Like when you’re at IHOP and you want to impress your date who is certainly your soulmate, and you want to tell them you play the bagpipes, but bagpipes are so reminiscent of funerals, and you don’t want to bring down the flirtatious vibe with some light funeral chatter. So what do you do? You use a handy synonym for the bagpipe: the doodlesack! Because saying that you play the doodlesack will for sure put the “fun” back in “funeral” for you and your date.

And then, of course after telling your date that you play the doodlesack, you have to pop out that bad boy and have yourself a little bagpipe jamboree, and you just know that your date, eternally impressed by your divine music, will compliment you. And of course, you then have to reciprocate with another compliment, but you clearly can’t praise their doodlesack skills because they have yet to reveal that they, too, play the doodlesack, but the first thing that comes to mind is that they have a nice posterior, and you don’t want to be crass and say that outright––I mean, this is at IHOP, and you don’t say those kind of things at IHOP. So what do you do then? You remember this article, and you tell your date that they are a callipygian guy/gal. And they’ll be like, “Woah, never in my life have I’ve been so complimented because a) I’ve just been told I have a nice derriere in the classiest way, and b) I’ve also been simultaneously compared to the renowned Venus Callipyge (see below), so basically I’m divinely beautiful to this person.”

Image Credit: National Archeological Museum Naples

And what if while you’re on this date at IHOP, you have to explain that you want many, MANY pancakes, but saying that you “don’t want a small amount of pancakes but enough to feed a flock of geese” in between forkfuls is too many syllables to get out when you’re shoving bites of pancake down your gullet? Well, for two syllables fewer, you can use the ever-titillating tittle and gaggle and instead say that you “don’t want a tittle of pancakes but enough to feed a gaggle.”

But what if you get the collywobbles and start feeling icky from eating way more than a tittle of chocolate-chip pancakes on your date (but you have no regrets)? Here’s what you do: say that you’re feeling crapulous and own that borborygm, your tummy’s head-turning, vicious growl that echoes throughout the IHOP.

Image Credit: Giphy

Or maybe that grumble from your midsection is telling you to feed it more, but you’re just too shy to ask for more chocolate-chip pancakes, so you stare and stare and stare at your date eating the desired treat so much so that they might think that you are staring longingly into their eyes. But you and I both know that you’re just a dog quietly begging for food. And if this is what you are doing, then you, my friend, are groaking, another fabulous––but not crapulous––word in the English language.

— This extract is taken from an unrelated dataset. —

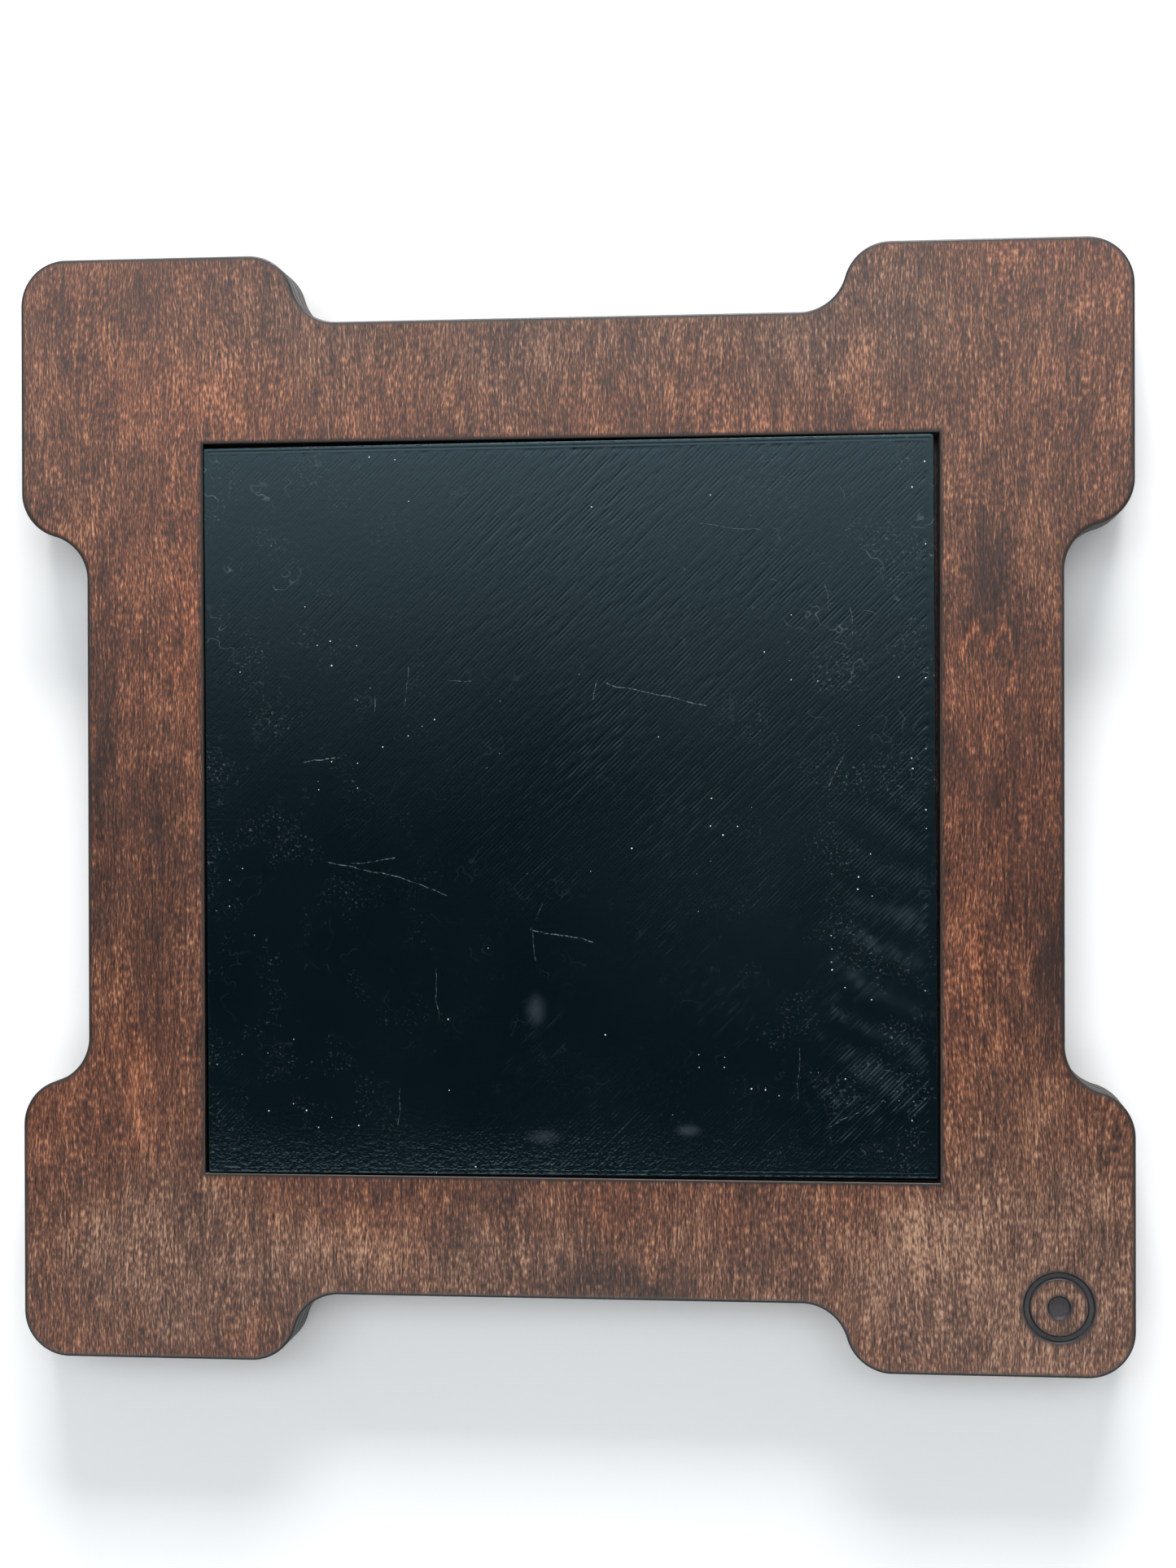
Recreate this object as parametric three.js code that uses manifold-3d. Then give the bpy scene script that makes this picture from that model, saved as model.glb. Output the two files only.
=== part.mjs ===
// A small square tabletop game board: a wooden frame laminated from three laser-cut sheets of
// birch plywood, a loose 3D-printed panel that drops into its square opening, and four rubber feet.
//
// Millimetres, +Z up. The board lies flat. The origin is on the table, under the board's centre.
// The veneer grain of the top face runs along Y.

import * as THREE from "three";
import { mergeVertices } from "three/addons/utils/BufferGeometryUtils.js";
import Module from "manifold-3d";

// ---- Driving dimensions ---------------------------------------------------------------------

const BOARD_SIDE = 152.4; // overall square, across the corner lobes
const WAIST_LENGTH = 63.5; // straight stretch in the middle of each side
const WAIST_DEPTH = 9.3; // how far each side steps in between its two lobes
const OUTLINE_RADIUS = 6.35; // every rounded stretch of the outline
const OPENING_SIDE = 100.7; // square opening through the top and middle sheets
const WINDOW_SIDE = 91.0; // smaller opening in the bottom sheet, which leaves a ledge

const VENEER = 0.9; // outer ply of a plywood sheet
const CORE = 1.2; // cross ply between two veneers
const SHEET_NAMES = ["bottom_sheet", "middle_sheet", "top_sheet"];

const FOOT_RADIUS = 4.75;
const FOOT_HEIGHT = 2.0;
const FOOT_EDGE_RADIUS = 0.5;
const FOOT_OFFSET = 60.0; // foot centres from the board's centre, along X and along Y

const PANEL_SIDE = 100.0; // loose in the opening by 0.7 all told
const PANEL_CORNER_RADIUS = 0.5;
const PANEL_TURN_DEG = 0.26; // how it happens to lie in the opening, anticlockwise from above
const PANEL_SHIFT_X = -0.1;
const PANEL_FACE = 2.4; // thickness of its face
const PANEL_RIM = 4.0; // width of the rim that stands on the ledge
const PANEL_RIB = 1.6; // width of its stiffening ribs
const PANEL_RIB_CLEARANCE = 1.2; // the ribs stop short of the ledge's level by this
const PANEL_CELLS = 3; // pockets along each side of its back

const MARK_X = 66.1; // engraved ring and dot on one lobe
const MARK_Y = -66.8;
const MARK_RADIUS = 4.3; // to the middle of the ring's groove
const MARK_LINE = 0.85; // width of the groove
const MARK_DOT_RADIUS = 1.5;
const MARK_DEPTH = 0.5;

const ARC_SEGMENTS = 5; // an arc of the outline is drawn with twice this many straight steps
const CORNER_SEGMENTS = 2; // the same for the panel's small corners
const ROUND_SEGMENTS = 40; // steps around the feet and the engraved ring
const FOOT_EDGE_SEGMENTS = 4;
const MERGE_DISTANCE = 1e-4; // vertices nearer than this are one
const OVERCUT = 1.0; // how far a cutting body runs past the face that it cuts

// ---- Heights that follow from them ----------------------------------------------------------

const SHEET = VENEER + CORE + VENEER;
const LEDGE_Z = FOOT_HEIGHT + SHEET;
const TOP_Z = FOOT_HEIGHT + SHEET * SHEET_NAMES.length;

// ---- Materials ------------------------------------------------------------------------------

const matt = (color, roughness) =>
  new THREE.MeshStandardMaterial({ color, roughness, metalness: 0 });
const stainedVeneer = () => matt(0x75503f, 0.55);
const darkenedCore = () => matt(0x2b211d, 0.6);
const printedPlastic = () => matt(0x10191f, 0.42);
const footRubber = () => matt(0x161616, 0.85);

// ---- Booleans -------------------------------------------------------------------------------

const wasm = await Module();
wasm.setup();

function toSolid(geometry) {
  const bare = geometry.clone();
  bare.deleteAttribute("normal");
  bare.deleteAttribute("uv");
  const merged = mergeVertices(bare, MERGE_DISTANCE);
  return new wasm.Manifold(
    new wasm.Mesh({
      numProp: 3,
      vertProperties: new Float32Array(merged.attributes.position.array),
      triVerts: new Uint32Array(merged.index.array),
    }),
  );
}

function toGeometry(solid) {
  const mesh = solid.getMesh();
  const geometry = new THREE.BufferGeometry();
  geometry.setAttribute("position", new THREE.BufferAttribute(mesh.vertProperties, 3));
  geometry.setIndex(new THREE.BufferAttribute(mesh.triVerts, 1));
  geometry.computeVertexNormals();
  return geometry;
}

// ---- Outlines -------------------------------------------------------------------------------

// One side steps in through two equal arcs that meet on a common tangent: a convex shoulder at
// the lobe and a concave fillet at the waist. Their centres are two radii apart.
function boardOutline() {
  const half = BOARD_SIDE / 2;
  const radius = OUTLINE_RADIUS;
  const filletX = WAIST_LENGTH / 2;
  const filletY = half - WAIST_DEPTH + radius;
  const shoulderY = half - radius;
  const drop = filletY - shoulderY;
  const shoulderX = filletX + Math.sqrt((2 * radius) ** 2 - drop ** 2);
  const tilt = Math.asin(drop / (2 * radius));

  const outline = new THREE.Shape();
  const arc = (side, x, y, from, to, clockwise) => {
    const centre = new THREE.Vector2(x, y).rotateAround(new THREE.Vector2(0, 0), side);
    outline.absarc(centre.x, centre.y, radius, from + side, to + side, clockwise);
  };
  const quarter = Math.PI / 2;
  for (let index = 0; index < 4; index++) {
    const side = index * quarter;
    arc(side, half - radius, half - radius, 0, quarter, false);
    arc(side, shoulderX, shoulderY, quarter, Math.PI - tilt, false);
    arc(side, filletX, filletY, -tilt, -quarter, true);
    arc(side, -filletX, filletY, -quarter, tilt - Math.PI, true);
    arc(side, -shoulderX, shoulderY, tilt, quarter, false);
  }
  return outline;
}

function squareHole(side) {
  const half = side / 2;
  return new THREE.Path([
    new THREE.Vector2(-half, -half),
    new THREE.Vector2(-half, half),
    new THREE.Vector2(half, half),
    new THREE.Vector2(half, -half),
  ]);
}

function roundedSquare(side, radius) {
  const inner = side / 2 - radius;
  const shape = new THREE.Shape();
  const quarter = Math.PI / 2;
  const corners = [
    [inner, inner],
    [-inner, inner],
    [-inner, -inner],
    [inner, -inner],
  ];
  corners.forEach(([x, y], index) => {
    shape.absarc(x, y, radius, index * quarter, (index + 1) * quarter, false);
  });
  return shape;
}

// ---- Plywood frame --------------------------------------------------------------------------

function plyGeometry(openingSide, thickness) {
  const outline = boardOutline();
  outline.holes.push(squareHole(openingSide));
  return new THREE.ExtrudeGeometry(outline, {
    depth: thickness,
    bevelEnabled: false,
    curveSegments: ARC_SEGMENTS,
  });
}

// A groove that runs round a ring, and a shallow round dot at its centre.
function markCutter(faceZ) {
  const low = faceZ - MARK_DEPTH;
  const high = faceZ + OVERCUT;
  const inner = MARK_RADIUS - MARK_LINE / 2;
  const outer = MARK_RADIUS + MARK_LINE / 2;
  const ringProfile = [
    new THREE.Vector2(inner, low),
    new THREE.Vector2(outer, low),
    new THREE.Vector2(outer, high),
    new THREE.Vector2(inner, high),
    new THREE.Vector2(inner, low),
  ];
  const dotProfile = [
    new THREE.Vector2(0, low),
    new THREE.Vector2(MARK_DOT_RADIUS, low),
    new THREE.Vector2(MARK_DOT_RADIUS, high),
    new THREE.Vector2(0, high),
  ];
  const place = (profile) =>
    toSolid(uprightLathe(profile).translate(MARK_X, MARK_Y, 0));
  return place(ringProfile).add(place(dotProfile));
}

// A turned shape whose profile is given as (radius, height), standing along Z.
function uprightLathe(profile) {
  return new THREE.LatheGeometry(profile, ROUND_SEGMENTS).rotateX(Math.PI / 2);
}

function addSheet(group, name, openingSide, bottomZ, isTop) {
  const plies = [
    ["back_veneer", VENEER, stainedVeneer],
    ["cross_core", CORE, darkenedCore],
    ["face_veneer", VENEER, stainedVeneer],
  ];
  let z = bottomZ;
  for (const [plyName, thickness, material] of plies) {
    let geometry = plyGeometry(openingSide, thickness);
    if (isTop && plyName === "face_veneer") {
      geometry = toGeometry(toSolid(geometry).subtract(markCutter(thickness)));
    }
    const ply = new THREE.Mesh(geometry, material());
    ply.name = `${name}_${plyName}`;
    ply.position.z = z;
    group.add(ply);
    z += thickness;
  }
}

function plywoodFrame() {
  const frame = new THREE.Group();
  SHEET_NAMES.forEach((name, index) => {
    const openingSide = index === 0 ? WINDOW_SIDE : OPENING_SIDE;
    const isTop = index === SHEET_NAMES.length - 1;
    addSheet(frame, name, openingSide, FOOT_HEIGHT + index * SHEET, isTop);
  });
  return frame;
}

// ---- Printed panel --------------------------------------------------------------------------

// A flat face on a full-depth rim. Shallow ribs cross its back and divide it into square pockets.
function printedPanel() {
  const height = TOP_Z - LEDGE_Z;
  const cavitySide = PANEL_SIDE - 2 * PANEL_RIM;
  const ribCount = PANEL_CELLS - 1;
  const pocketSide = (cavitySide - ribCount * PANEL_RIB) / PANEL_CELLS;
  const pocketDepth = height - PANEL_FACE - PANEL_RIB_CLEARANCE;

  const block = new THREE.ExtrudeGeometry(roundedSquare(PANEL_SIDE, PANEL_CORNER_RADIUS), {
    depth: height,
    bevelEnabled: false,
    curveSegments: CORNER_SEGMENTS,
  });
  const cavityDepth = PANEL_RIB_CLEARANCE + OVERCUT;
  const cavity = new THREE.BoxGeometry(cavitySide, cavitySide, cavityDepth);
  cavity.translate(0, 0, PANEL_RIB_CLEARANCE - cavityDepth / 2);
  let solid = toSolid(block).subtract(toSolid(cavity));

  const step = pocketSide + PANEL_RIB;
  const middle = (PANEL_CELLS - 1) / 2;
  const cutDepth = pocketDepth + OVERCUT;
  for (let row = 0; row < PANEL_CELLS; row++) {
    for (let column = 0; column < PANEL_CELLS; column++) {
      const pocket = new THREE.BoxGeometry(pocketSide, pocketSide, cutDepth);
      const topOfPocket = PANEL_RIB_CLEARANCE + pocketDepth;
      pocket.translate((column - middle) * step, (row - middle) * step, topOfPocket - cutDepth / 2);
      solid = solid.subtract(toSolid(pocket));
    }
  }

  const panel = new THREE.Mesh(toGeometry(solid), printedPlastic());
  panel.name = "printed_panel";
  panel.position.set(PANEL_SHIFT_X, 0, LEDGE_Z);
  panel.rotation.z = THREE.MathUtils.degToRad(PANEL_TURN_DEG);
  return panel;
}

// ---- Feet -----------------------------------------------------------------------------------

// A round stick-on bumper: flat where it sticks to the board, rounded at its lower edge.
function rubberFoot(name, x, y) {
  const edge = new THREE.EllipseCurve(
    FOOT_RADIUS - FOOT_EDGE_RADIUS,
    FOOT_EDGE_RADIUS,
    FOOT_EDGE_RADIUS,
    FOOT_EDGE_RADIUS,
    -Math.PI / 2,
    0,
  );
  const profile = [
    new THREE.Vector2(0, 0),
    ...edge.getPoints(FOOT_EDGE_SEGMENTS),
    new THREE.Vector2(FOOT_RADIUS, FOOT_HEIGHT),
    new THREE.Vector2(0, FOOT_HEIGHT),
  ];
  const foot = new THREE.Mesh(uprightLathe(profile), footRubber());
  foot.name = name;
  foot.position.set(x, y, 0);
  return foot;
}

function rubberFeet() {
  const feet = new THREE.Group();
  for (const [depthName, ySign] of [["near", -1], ["far", 1]]) {
    for (const [sideName, xSign] of [["left", -1], ["right", 1]]) {
      const name = `rubber_foot_${depthName}_${sideName}`;
      feet.add(rubberFoot(name, xSign * FOOT_OFFSET, ySign * FOOT_OFFSET));
    }
  }
  return feet;
}

// ---- The whole board ------------------------------------------------------------------------

const board = new THREE.Group();
board.add(plywoodFrame(), printedPanel(), rubberFeet());

export default board;
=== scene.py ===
"""A small square tabletop game board: a stained birch-plywood frame with a loose black 3D-printed panel.

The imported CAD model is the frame. Each of its solids is replaced by a piece of the same size with
the fine surface that the real one has: rounded laser-cut edges, an engraved mark, printed beads.
Lengths below are in millimetres unless they say otherwise; meshes are made in metres.
"""

import math
import random

import bpy
import numpy as np
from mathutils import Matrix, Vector, noise
from mathutils.geometry import tessellate_polygon


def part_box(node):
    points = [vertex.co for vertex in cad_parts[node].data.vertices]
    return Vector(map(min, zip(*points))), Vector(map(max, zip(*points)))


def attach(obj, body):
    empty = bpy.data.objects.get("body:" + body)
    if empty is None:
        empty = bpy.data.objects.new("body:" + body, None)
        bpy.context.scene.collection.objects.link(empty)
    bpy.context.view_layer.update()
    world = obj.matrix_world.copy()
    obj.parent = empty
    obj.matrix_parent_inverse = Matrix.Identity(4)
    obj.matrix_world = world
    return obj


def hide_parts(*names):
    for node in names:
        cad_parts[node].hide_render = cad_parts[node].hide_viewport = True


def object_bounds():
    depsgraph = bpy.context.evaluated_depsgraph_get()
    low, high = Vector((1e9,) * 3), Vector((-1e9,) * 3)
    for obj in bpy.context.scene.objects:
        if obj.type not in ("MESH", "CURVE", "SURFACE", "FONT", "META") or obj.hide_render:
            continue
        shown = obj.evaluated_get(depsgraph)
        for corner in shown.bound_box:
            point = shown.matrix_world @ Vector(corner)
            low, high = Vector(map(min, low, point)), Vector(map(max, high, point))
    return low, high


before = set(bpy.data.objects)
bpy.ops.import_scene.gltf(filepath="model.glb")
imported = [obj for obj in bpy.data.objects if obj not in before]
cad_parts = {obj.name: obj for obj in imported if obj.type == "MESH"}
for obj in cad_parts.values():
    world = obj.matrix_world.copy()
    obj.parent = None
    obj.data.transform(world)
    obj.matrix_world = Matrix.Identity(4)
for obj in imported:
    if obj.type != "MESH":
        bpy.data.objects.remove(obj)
cad_low, cad_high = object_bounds()

MM = 0.001  # metres in a millimetre
QUARTER = math.pi / 2

# ---- Sizes, as in the CAD model -------------------------------------------------------------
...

But if that date is greedy and scoffs at the idea of giving you more chocolate-chip pancakes, call them a bibbling cockalorum because they deserve to be called a self-important little man who eats too loudly. But, on the other hand, what if they’re just joking, and then they give you enough pancakes to feed not one, but two whole gaggles? So then you want to tell them that you feel so stupid for being so gullible, but stupid is a mean word, and again, this is IHOP, and you don’t say things like that in IHOP. Tell them that you feel beef-witted because it will not only tell the person that you feel dim-witted, but it will also ironically show that you are not that dim-witted, because would a truly unintelligent person have such a gorgeous vocabulary as to know the term beef-witted?

Image Credit: Shakespeare Cyclopaedia and Glossary

So dear friends, I know that you will now incorporate every one of these words into your daily vocabulary, because what day doesn’t give you the opportunity to use the words “aglet” or “tittle” or “callipygian” or “crapulous”? Seriously, with the English language constantly changing and growing, everyone has to capitalize on these words quickly before they become obsolete. Sadly, some of these words are already obsolete, but luckily for you and me, we can Dr. Frankenstein them back into this world.

So if you’re smart (which you are because you now know the words “beef-witted” and “doodlesack”), you will want to acquire more words and extend beyond the typical 20,000-35,000 words in a person’s vocabulary. Indeed, as Ben Macintyre once said, “Words are power, and pleasure…[They] make us human… [So a]dopt a new word. Take it home. Add it to your word family and introduce it to the others in your collection. They will play with each other, form new patterns and meaning, making the world a little bigger, a little clearer.”